Karar vermeyi işkence mi yoksa özgürlük mü olarak yaşamak istersiniz? Bu soruyu kendinize sık sık sormanızda fayda vardır.  Özgürlük olarak yaşamak istiyorsanız hata yapma lüksünüz her zaman vardır.

‘Her seçim bir kaybediştir’

Her tercih bir vazgeçiştir çünkü… 

Sabah işe gitmekle, yatakta nefis bir miskinlik 

fırsatından vazgeçmiş olursunuz. 

Kalkar kalkmaz hayat bin bir seçeneği dayar burnunuzun ucuna… 

‘Ne giysem’ telaşından, öğle yemeğinde 

‘Ne alırdınız?’ diye başucunuzda biten garsona, 

‘Hangi kanaldaki filmi izlesem’ kararsızlığından 

‘Bize oy verin’ diye bağrışan partilere kadar her şey, 

Herkes, her an sizi ısrarla bir tercihe zorlar. 

Yastığınıza teslim olmuşsanız, 

Belki dışarıda ışıl ışıl bir günden vazgeçmiş olursunuz. 

Bahar esintileri taşıyan bir elbise belki o gün yaşamınızı ışıldatabilecekken, 

Ağırbaşlı bir sadeliğe karar vermekle muhtemel bir tanışıklığı tepersiniz. 

Belki yemediğiniz musakka, ısmarladığınız izmir köfteden daha lezzetlidir. 

Ya da öbür kanaldaki film, o anki ruh halinize daha uygundur. 

Ama yaşam, vazgeçtiğiniz şeye ilişkin ipucu vermez. 

Geri dönüp, o günü gökkuşağı desenli bir elbiseyle 

Yeniden yaşama şansınız yoktur. 

Bu seçim oyununda vazgeçtiğiniz şey, seçtiğinizden 

Daha değerliyse pişmanlık kaçınılmazdır. 

Ama neyin değerli olduğunun kararı da yine size aittir. 

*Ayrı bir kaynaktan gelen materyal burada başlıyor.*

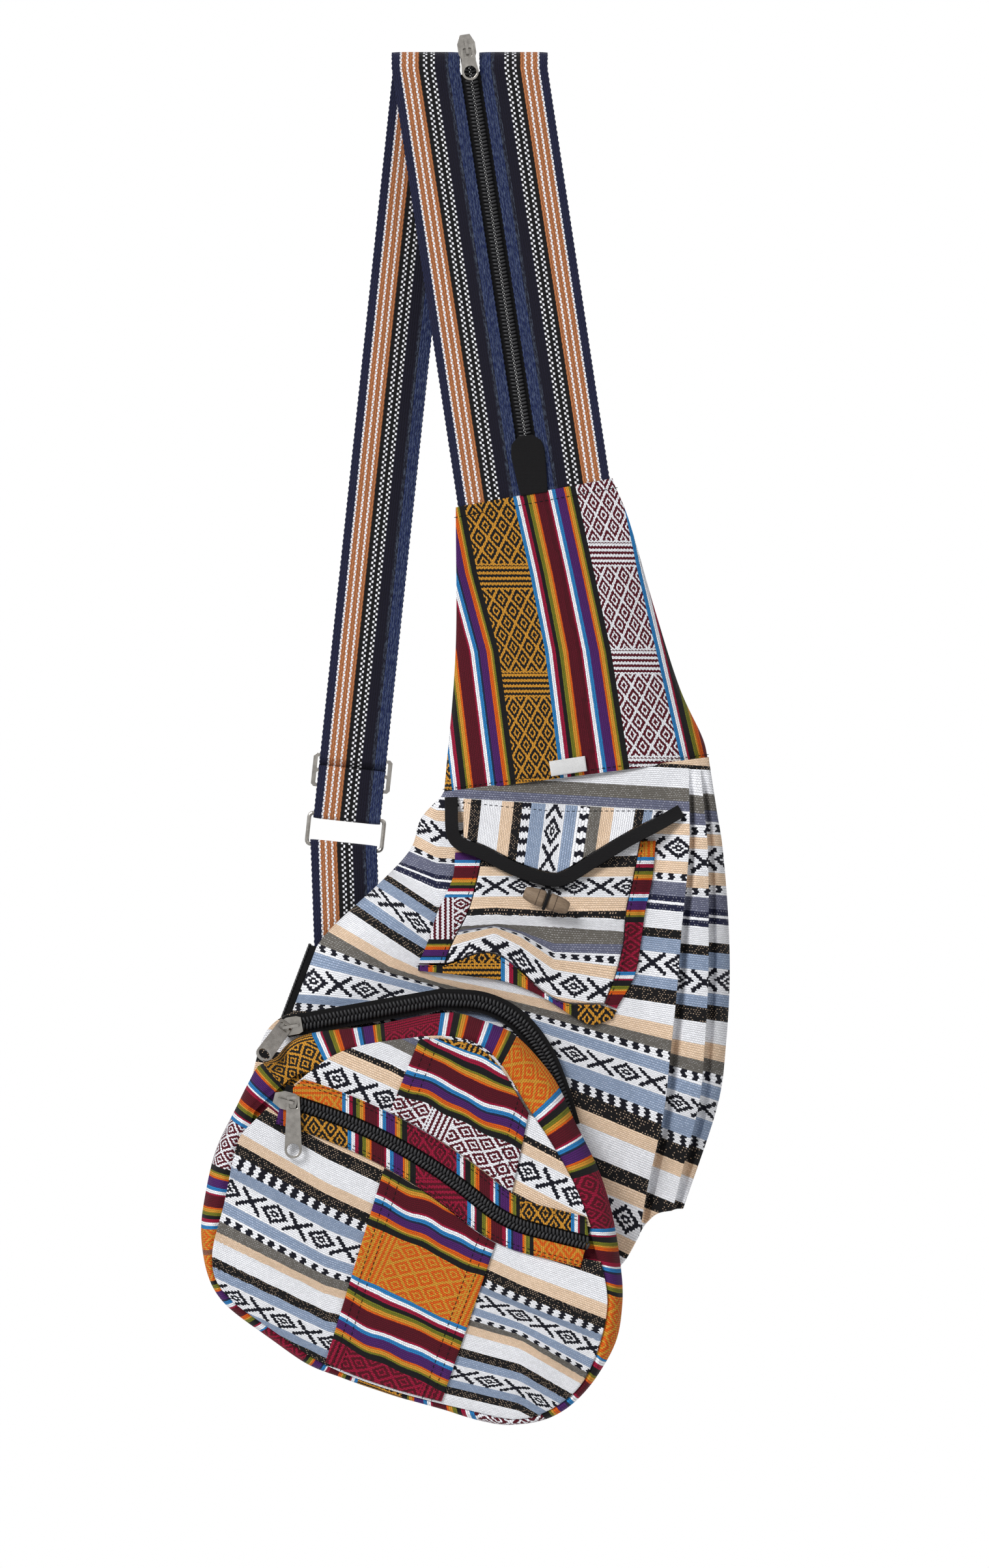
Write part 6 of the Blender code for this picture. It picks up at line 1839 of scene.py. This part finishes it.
METAL = [zip_name + part for zip_name in ("strap", "face", "arch", "side") for part in ("_slider", "_puller")]
METAL += [kind + side for kind in ("triglide_", "ring_") for side in SIDES]


def pale_floor():
    """Wide floor below the bag."""
    mesh = bpy.data.meshes.new("pale_floor")
    corners = [(x, y, FLOOR_LEVEL) for x, y in ((-3, -4), (3, -4), (3, 1.5), (-3, 1.5))]
    mesh.from_pydata(corners, [], [(0, 1, 2, 3)])
    net = Net("pale_floor", 0.9)
    spots = net.clouds(net.place(), 3.0)
    net.set(net.blend(spots, (0.88, 0.88, 0.88, 1), (0.92, 0.92, 0.92, 1)))
    link("pale_floor", mesh, net.material)


def soft_lamps(scene):
    """Broad suns from the front and from behind."""
    for name, energy, turn in LAMPS:
        lamp = bpy.data.lights.new(name, "SUN")
        lamp.energy = energy
        lamp.angle = math.radians(24)
        item = bpy.data.objects.new(name, lamp)
        item.rotation_euler = [math.radians(a) for a in turn]
        scene.collection.objects.link(item)


def white_room(scene):
    """Room that is white to the camera and in reflections, and weaker as light."""
    scene.world = bpy.data.worlds.new("soft_room")
    scene.world.use_nodes = True
    nodes = Nodes(scene.world.node_tree)
    paths = nodes.node("ShaderNodeLightPath").socket.node.outputs
    camera, glossy, clear = (Term(nodes, paths["Is " + kind + " Ray"])
                             for kind in ("Camera", "Glossy", "Transmission"))
    room = nodes.tree.nodes["Background"]
    room.inputs[0].default_value = (1, 1, 1, 1)
    room.inputs[1].default_value = ROOM_LIGHT
    white = nodes.node("ShaderNodeBackground", None, {0: (1, 1, 1, 1), 1: 1.0})
    choice = nodes.node("ShaderNodeMixShader", None, {0: camera.high(glossy).high(clear),
                                                      1: Term(nodes, room.outputs[0]), 2: white})
    nodes.tree.links.new(choice.socket, nodes.tree.nodes["World Output"].inputs[0])


def front_camera(scene):
    """Camera straight in front of the bag."""
    camera = bpy.data.cameras.new("view")
    camera.sensor_fit = "VERTICAL"
    camera.sensor_height = 24
    camera.lens = 71.0
    item = bpy.data.objects.new("view", camera)
    item.location = VIEW
    item.rotation_euler = (math.pi / 2, 0, 0)
    scene.collection.objects.link(item)
    scene.camera = item


class MakeStraps(bpy.types.Operator):
    """Weave the two shoulder bands and the short bands behind the bag"""

    bl_idname = "bag.straps"
    bl_label = "Shoulder bands"

    def execute(self, context):
        """Make the bands."""
        for side in SIDES:
            finish(strap_band(side), "bag", "webbing", "strap_band_" + side)
            finish(lower_strap(side), "bag", "webbing", "lower_strap_" + side)
        return {"FINISHED"}


class MakeYoke(bpy.types.Operator):
    """Lay the striped yoke over its lining"""

    bl_idname = "bag.yoke"
    bl_label = "Yoke and tag"

    def execute(self, context):
        """Make both layers and the folded tag."""
        front, back, inner, outer = yoke_grids()
        finish(slab("yoke_cloth", front, back, yoke_cloth, MATERIALS["many"]), "bag", "multicolour",
               "yoke_front")
        finish(slab("yoke_lining", inner, outer, no_cloth, MATERIALS["lining"]), "bag", "lining", "yoke_back")
        seam(front[2])
        seam(front[-2])
        tag()
        return {"FINISHED"}


class MakeBody(bpy.types.Operator):
    """Shape the pleated body and its back panel"""

    bl_idname = "bag.body"
    bl_label = "Body"

    def execute(self, context):
        """Make front and back."""
        piece = finish(body_front(), "bag", "jacquard", "body_front")
        finish(body_back(), "bag", "lining", "body_back")
        return {"FINISHED"}


class MakeTogglePocket(bpy.types.Operator):
    """Sew the patch pocket with its flap"""

    bl_idname = "bag.toggle_pocket"
    bl_label = "Toggle pocket"

    def execute(self, context):
        """Make pocket, strips, flap and binding."""
        pocket, seams = toggle_pocket()
        for line in seams + flap():
            seam(line)
        return {"FINISHED"}


class MakeToggle(bpy.types.Operator):
    """Turn the wooden toggle and loop its cord"""

    bl_idname = "bag.toggle"
    bl_label = "Toggle"

    def execute(self, context):
        """Make toggle and cord."""
        toggle()
        return {"FINISHED"}


class MakeFrontPocket(bpy.types.Operator):
    """Puff up the front pocket's tube and lay its face"""

    bl_idname = "bag.front_pocket"
    bl_label = "Front pocket"

    def execute(self, context):
        """Make base, tube, face, welts and strips."""
        finish(pocket_base(), "bag", "jacquard", "pocket_back")
        tube = finish(gusset(), "bag", "multicolour", "pocket_gusset")
        lines = face_panels()
        lines += centre_strip("strip_cloth_lower", "centre_strip_lower", 1, STRIP_LOWER,
                              strip_cloth(1466, (-18, 46), (2, 0, 3)))
        lines += centre_strip("strip_cloth_upper", "centre_strip_upper", -1, STRIP_UPPER,
                              strip_cloth(1263, (-18,), (2, 1)))
        for line in lines:
            seam(line)
        return {"FINISHED"}


class MakeZips(bpy.types.Operator):
    """Lay the zip tapes and grow their coils"""

    bl_idname = "bag.zips"
    bl_label = "Zips"

    def execute(self, context):
        """Make tapes, then the coils along them."""
        for build in (strap_zip, side_zip, arch_zip, face_zip):
            build()
        coils = grown("zip_coils", CHAINS, coil_tree(), {"Pitch": sizes().tooth_pitch}, MATERIALS["coil"])
        finish(coils, "bag", "zip")
        return {"FINISHED"}


class MakeMetal(bpy.types.Operator):
    """Finish sliders, pullers, adjusters and rings"""

    bl_idname = "bag.metal"
    bl_label = "Metal"

    def execute(self, context):
        """Give the metal pieces soft edges and worn nickel."""
        for name in METAL:
            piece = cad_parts[name]
            for slot in piece.material_slots:
                slot.material = MATERIALS["nickel"]
            piece.modifiers.new("weld", "WELD").merge_threshold = METAL_WELD
            edge = piece.modifiers.new("edge", "BEVEL")
            edge.width = METAL_EDGE
            edge.segments = 2
            edge.limit_method = "ANGLE"
            edge.angle_limit = math.radians(35)
        return {"FINISHED"}


class MakeStitches(bpy.types.Operator):
    """Stitch along the seams"""

    bl_idname = "bag.stitches"
    bl_label = "Stitches"

    def execute(self, context):
        """Make every line of stitches."""
        thread = grown("seam_stitches", SEAMS, stitch_tree(), {"Spacing": sizes().stitch_length},
                       MATERIALS["thread"])
        finish(thread, "bag", "binding")
        return {"FINISHED"}


class MakeStage(bpy.types.Operator):
    """Set the pale floor, the soft light and the camera"""

    bl_idname = "bag.stage"
    bl_label = "Stage"

    def execute(self, context):
        """Make floor, light and camera."""
        context.scene.view_settings.view_transform = "Standard"
        pale_floor()
        for build in (soft_lamps, white_room, front_camera):
            build(context.scene)
        return {"FINISHED"}


PIECES = (MakeStraps, MakeYoke, MakeBody, MakeTogglePocket, MakeToggle, MakeFrontPocket, MakeZips, MakeMetal,
          MakeStitches, MakeStage)


class BagPanel(bpy.types.Panel):
    """List of the backpack's pieces."""

    bl_idname = "VIEW3D_PT_bag"
    bl_label = "Backpack"
    bl_space_type = "VIEW_3D"
    bl_region_type = "UI"
    bl_category = "Backpack"

    def draw(self, context):
        """Show one button for each piece, then sizes and colours."""
        for piece in PIECES:
            self.layout.operator(piece.bl_idname)
        for group in (context.scene.bag_sizes, context.scene.bag_colours):
            for name in group.__annotations__:
                self.layout.prop(group, name)


CLASSES = (BagSizes, BagColours) + PIECES + (BagPanel,)


def register():
    """Register classes and the scene's properties."""
    for one in CLASSES:
        bpy.utils.register_class(one)
    bpy.types.Scene.bag_sizes = bpy.props.PointerProperty(type=BagSizes)
    bpy.types.Scene.bag_colours = bpy.props.PointerProperty(type=BagColours)


def unregister():
    """Take back what register did."""
    del bpy.types.Scene.bag_colours
    del bpy.types.Scene.bag_sizes
    for one in reversed(CLASSES):
        bpy.utils.unregister_class(one)


def main():
    """Make the whole backpack."""
    register()
    for piece in PIECES:
        getattr(bpy.ops.bag, piece.bl_idname.split(".")[1])()


if __name__ == "__main__":
    main()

Ve vazgeçtiğiniz şey bazen bir saray, bazen şöhret 

Sahnesinin parıltılı neonları da olsa, çoğu zaman 

Gözünüz hiç arkada kalmaz. 

Çünkü duvarlarına sevdiğinizin kokusu sinmiş bir ev 

Ya da sevdiğiniz kadınla paylaşamadığınız bir saray 

Sizin borsada kolay feda edilebilir değerlerdendir. 

Hayata bir başka gözle bakmayı öğrendiyseniz, 

Bu seçimde kazandıklarını sananlara yalnızca acıyarak gülümsersiniz. 

Her şeyin sıradanlaştığı bir dünyada bazen kaybetmek en doğru seçimdir. 

Ve o dünyada en yerinde tercih; vazgeçiştir.